How it compares to Gangnam Style

PSY’s “Gangnam Style” remains a cultural lightning bolt:

  • It became the first video in history to reach 1 billion views on YouTube in 2012.
  • It peaked at No. 2 on the Billboard Hot 100, staying there for seven weeks.
  • It introduced millions outside Asia to Korean pop culture, setting the stage for the global industry of today.

Bruno Mars’ comparison wasn’t about genre dominance but about witnessing lightning in a bottle: a Korean-language, culturally specific work becoming a global soundtrack.

So was Bruno erasing BTS—or just speaking narrowly?

The debate hinges on interpretation. Mars was clearly speaking about his personal experience of discovering Rosé’s work and the magic of watching audiences react to APT in real time. He was not giving a historical lecture on 12 years of K-pop milestones.

But the frustration is valid. When someone of Mars’ stature frames the arc of Korean pop’s global rise as “Gangnam Style — and now Rosé,” it inadvertently sidelines BTS, the group that transformed the industry’s global perception more than any act before them.

For fans, it wasn’t malice; it was omission.
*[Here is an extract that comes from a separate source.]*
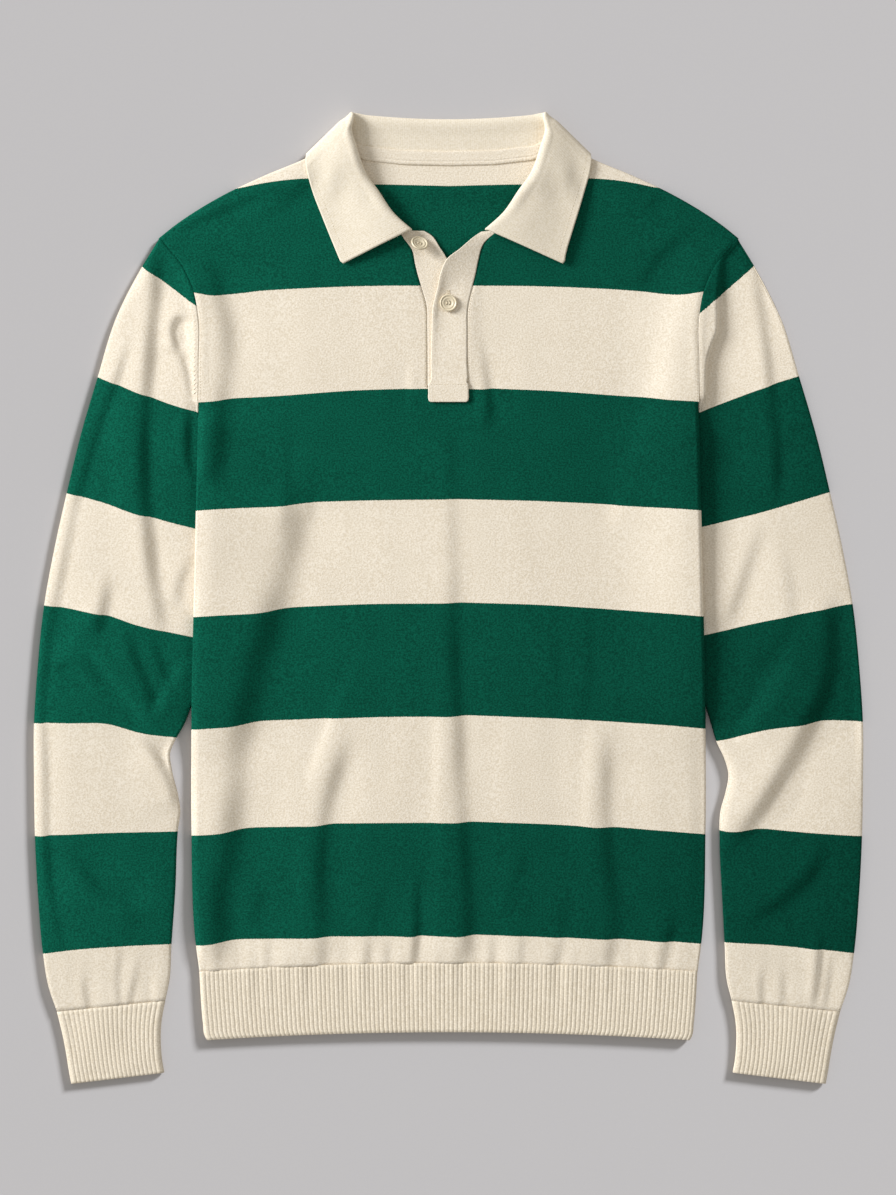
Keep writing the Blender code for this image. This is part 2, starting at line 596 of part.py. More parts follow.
def neck_tape(material):
    """A strip over the back neck seam, lying on the back's inside and on the stand."""
    rows = []
    for x in TAPE_X:
        seam_y = np.interp(abs(x), BACK_NECK["x"], BACK_NECK["y"])
        on_back = back_under(x, seam_y - TAPE_BELOW) + BODY_WALL
        stand_length = BACK_FOLD_Y - ROLL - COLLAR_WALL / 2 - seam_y
        rise = STAND_LEVEL - STAND_TURN - COLLAR_LIFT - BODY_WALL / 2
        on_stand = COLLAR_LIFT + BODY_WALL / 2 + COLLAR_WALL / 2 + rise * (TAPE_ABOVE / stand_length) ** 1.6
        lying = RESTING + TAPE_WALL / 2
        rows.append([(x, seam_y - TAPE_BELOW, on_back + lying), (x, seam_y + SEAM, on_back + TAPE_RIDGE + lying),
                     (x, seam_y + TAPE_ABOVE, on_stand + lying)])
    wall("neck_tape", np.array(rows), TAPE_WALL, material)


PLACKET_SHARES = (0.0, 0.07, 0.2, 0.45, 0.75, 1.0)


def strip(placket, base, rise_by):
    """Rows of a placket from the top down, across from its sewn edge to its free edge, which is
    fully raised from rise_by of the way across."""
    rows = []
    names = ("seam_x", "seam_y", "free_x", "free_y", "free_up")
    for seam_x, seam_y, free_x, free_y, free_up in zip(*(placket[name] for name in names)):
        row = []
        for share in PLACKET_SHARES:
            x, y = seam_x + (free_x - seam_x) * share, seam_y + (free_y - seam_y) * share
            row.append((x, y, base + free_up * smooth_step(share, PLACKET_SHARES[1], rise_by)))
        rows.append(row)
    return np.array(rows)


LEVEL = BODY_HEIGHT - BODY_WALL / 2


def placket_under(material):
    grid = strip(UNDER_PLACKET, LEVEL, 1.0)[::-1]
    wall("placket_under", grid, PLACKET_WALL, material)


def placket_top(material):
    """The top strip, whose foot goes on below the notch and lies on the front."""
    rows = list(strip(TOP_PLACKET, LEVEL, PLACKET_SHARES[2]))
    on_front = BODY_HEIGHT + RESTING + PLACKET_WALL / 2
    for y, half in zip(FOOT["y"], FOOT["half_width"]):
        across = np.linspace(half, -half, len(PLACKET_SHARES))
        rows.append(np.array([(x, y, on_front) for x in across]))
    wall("placket_top", np.array(rows), PLACKET_WALL, material)


BUTTON_PROFILE = {
    "radius": [0, 3.6, 4.6, 5.6, 6.6, 7.0, 7.0, 6.2, 0],
    "height": [1.5, 1.5, 2.0, 2.4, 2.2, 1.7, 1.0, 0, 0],
}
BUTTON_SIDES = 16
HOLE_RADIUS = 0.75
HOLE_OFFSET = 1.3


def turned(profile, sides):
    """Points and faces of a profile turned about Z; its first and last rows are on the axis."""
    angles = 2 * np.pi * np.arange(sides) / sides
    radii, heights = np.array(profile["radius"][1:-1]), np.array(profile["height"][1:-1])
    rings = [np.column_stack([r * np.cos(angles), r * np.sin(angles), np.full(sides, z)])
             for r, z in zip(radii, heights)]
    points = np.vstack(rings)
    faces = [tuple(range(sides)), tuple(reversed(range(len(points) - sides, len(points))))]
    for row in range(len(radii) - 1):
        for side in range(sides):
            after = (side + 1) % sides
            low, high = row * sides, (row + 1) * sides
            faces.append((low + side, high + side, high + after, low + after))
    return points, faces


def button(name, centre, tilt, material):
    """A turned disc with a raised rim, its four thread holes cut through it."""
    points, faces = turned(BUTTON_PROFILE, BUTTON_SIDES)
    disc = make_object(name, points, faces, material)
    holes = []
    hole = {"radius": [0, HOLE_RADIUS, HOLE_RADIUS, 0], "height": [4, 4, -2, -2]}
    for sign_x in (-1, 1):
        for sign_y in (-1, 1):
            cutter_points, cutter_faces = turned(hole, 8)
            shift = np.array([sign_x, sign_y, 0]) * HOLE_OFFSET
            cutter = make_object(f"{name}_hole{len(holes)}", cutter_points + shift, cutter_faces, material)
            cutter.hide_render = True
            cutter.display_type = "WIRE"
            holes.append(cutter)
    for number, cutter in enumerate(holes):
        cut = disc.modifiers.new(f"hole {number}", "BOOLEAN")
        cut.operation = "DIFFERENCE"
        cut.object = cutter
        cutter.parent = disc
    disc.location = np.array(centre) * MM
    disc.rotation_euler = (np.radians(tilt), 0, 0)


def buttons(material):
    lower_x, lower_y, _ = BUTTONS["button_lower"]
    lower_z = LEVEL + TOP_PLACKET["free_up"][-1] + PLACKET_WALL / 2 + RESTING
    button("button_lower", (lower_x, lower_y, lower_z), 0, material)
    top_x, top_y, tilt = BUTTONS["button_top"]
    top_z = LEVEL + PLACKET_WALL / 2 + RESTING + abs(np.sin(np.radians(tilt))) * BUTTON_PROFILE["radius"][-2]
    button("button_top", (top_x, top_y, top_z), tilt, material)


def main():
    for old in list(bpy.data.objects):
        bpy.data.objects.remove(old)
    striped = cloth("striped fine-gauge knit", GREEN)
    rib = cloth("rib knit", RIB_CREAM)
    cream = cloth("cream knit", CREAM)
    horn = cloth("button", HORN, roughness=0.35)
    body_back(striped)
    body_front(striped)
    sleeve("sleeve_left", -1, INNER_LEFT, striped)
    sleeve("sleeve_right", 1, INNER_RIGHT, striped)
    cuff("cuff_left", -1, rib)
    cuff("cuff_right", 1, rib)
    hem_rib(rib)
    collar(cream)
    neck_tape(cream)
    placket_under(cream)
    placket_top(cream)
    buttons(horn)


main()
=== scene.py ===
"""A long-sleeved rugby shirt laid flat, face up: striped knitted body and sleeves, rib hem and
cuffs, and a soft knitted collar spread open over a two-button placket.

Tables are in millimetres, with +X to the viewer's right and +Y towards the collar.
"""
import json

import bpy
import numpy as np
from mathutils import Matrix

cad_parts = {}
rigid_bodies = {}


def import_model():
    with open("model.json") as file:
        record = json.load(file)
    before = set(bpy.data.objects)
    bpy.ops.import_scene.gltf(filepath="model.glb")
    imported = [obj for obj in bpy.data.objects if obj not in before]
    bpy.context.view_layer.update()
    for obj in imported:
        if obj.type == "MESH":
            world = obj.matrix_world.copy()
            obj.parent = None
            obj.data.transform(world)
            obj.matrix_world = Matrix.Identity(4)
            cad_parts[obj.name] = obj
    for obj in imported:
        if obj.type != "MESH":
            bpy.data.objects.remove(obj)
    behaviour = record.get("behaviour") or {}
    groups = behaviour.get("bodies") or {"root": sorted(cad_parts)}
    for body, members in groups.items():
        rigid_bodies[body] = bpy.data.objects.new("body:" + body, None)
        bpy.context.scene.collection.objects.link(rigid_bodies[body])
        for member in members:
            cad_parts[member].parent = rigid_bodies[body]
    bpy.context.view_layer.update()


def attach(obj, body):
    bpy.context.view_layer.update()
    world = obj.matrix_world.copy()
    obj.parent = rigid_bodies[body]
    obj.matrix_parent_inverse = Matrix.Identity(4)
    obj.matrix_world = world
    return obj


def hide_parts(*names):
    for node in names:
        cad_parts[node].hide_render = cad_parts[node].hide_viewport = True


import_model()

MM = 0.001

# ---- the back panel ----
# The panel that lies lowest: fine-gauge jersey in wide stripes, knitted flat and cut to shape.
# It rests on the surface, and rises over the sleeves tucked beneath its sides and over the
# collar's fall behind the neck. Linked to the front at the sides and shoulders.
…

And omission stings.

A story bigger than one quote

In reality, the success of K-pop is not a single straight line.
It is PSY’s viral spark.
It is BTS’ decade-long triumph.
And now, it is Rosé’s unprecedented solo triumph making history on its own terms.

APT is a major moment in K-pop history—one that deserves celebration.
But so does the path paved by the artists who came before, especially BTS, whose presence reshaped the global music landscape and made Rosé’s success not just possible, but inevitable. Bruno Mars may have touched a nerve, but the bigger story is this: K-pop isn’t defined by one breakthrough every decade. It thrives because each new milestone stands on the foundation of the last.

And right now, that story is still being written.